§ Aim
Look through the data below. Show each line where the string "parts" occurs.

__________

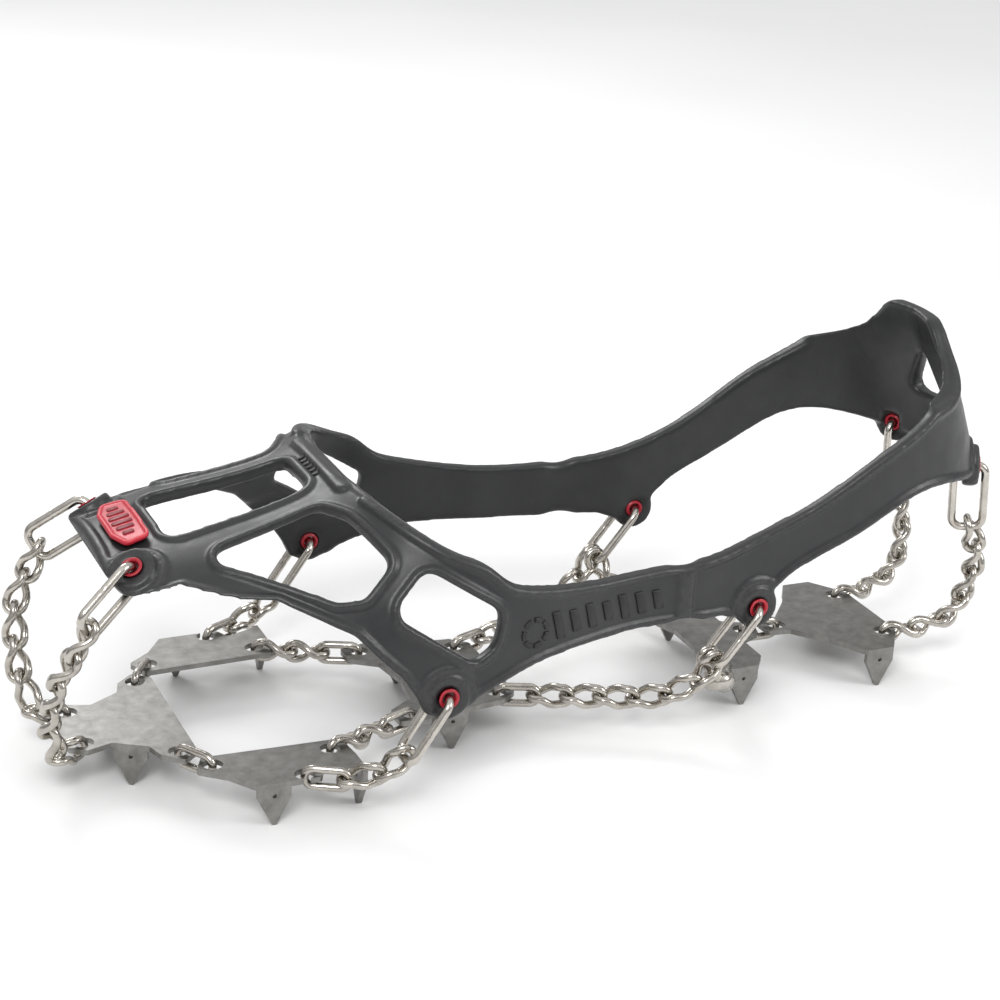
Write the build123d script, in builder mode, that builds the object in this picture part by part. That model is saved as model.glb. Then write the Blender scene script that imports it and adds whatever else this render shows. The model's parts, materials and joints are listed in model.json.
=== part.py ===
from build123d import *
import os
from math import cos, sin, radians

os.makedirs("parts", exist_ok=True)

# Slip-on ice cleats for one shoe, in the stretched shape they have when worn.
# Millimetres. +X points to the toe, +Y to the left and +Z up. The origin is the
# middle of the tread plane, which is the top face of the spike plates.

# ---- harness: a moulded rubber band with windows, worn over the shoe's upper ----
WALL = 4.2                  # rubber thickness
SHOULDER_Z = 25.0           # below this height the band stands vertical
SIDE_POWER = 2.6            # roundness of the shoe's cross-section
CROWN_POWER = 2.4
JOIN_X = -40.0              # where the heel shell meets the forefoot shell
BOSS_DIAMETER = 12.6        # round pad of rubber at each eyelet
BOSS_THICKNESS = 4.8
BOSS_RISE = 0.4             # of the pad above the band's outer face
RING_CHANNEL = (26.0, 5.5)  # where the rubber is thinned beside a ring's legs
RING_CHANNEL_CENTRE = (9, 0)
EYELET_DIAMETER = 5.0       # hole in the rubber, filled by a grommet
WINDOW_ROUNDING = 4.0
HEEL_WINDOW_ROUNDING = 2.5
BADGE_ROUNDING = 2.0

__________

§ Finished exercise
Write the build123d script, in builder mode, that builds the object in this picture part by part. That model is saved as model.glb. Then write the Blender scene script that imports it and adds whatever else this render shows. The model's parts, materials and joints are listed in model.json.
os.makedirs("parts", exist_ok=True)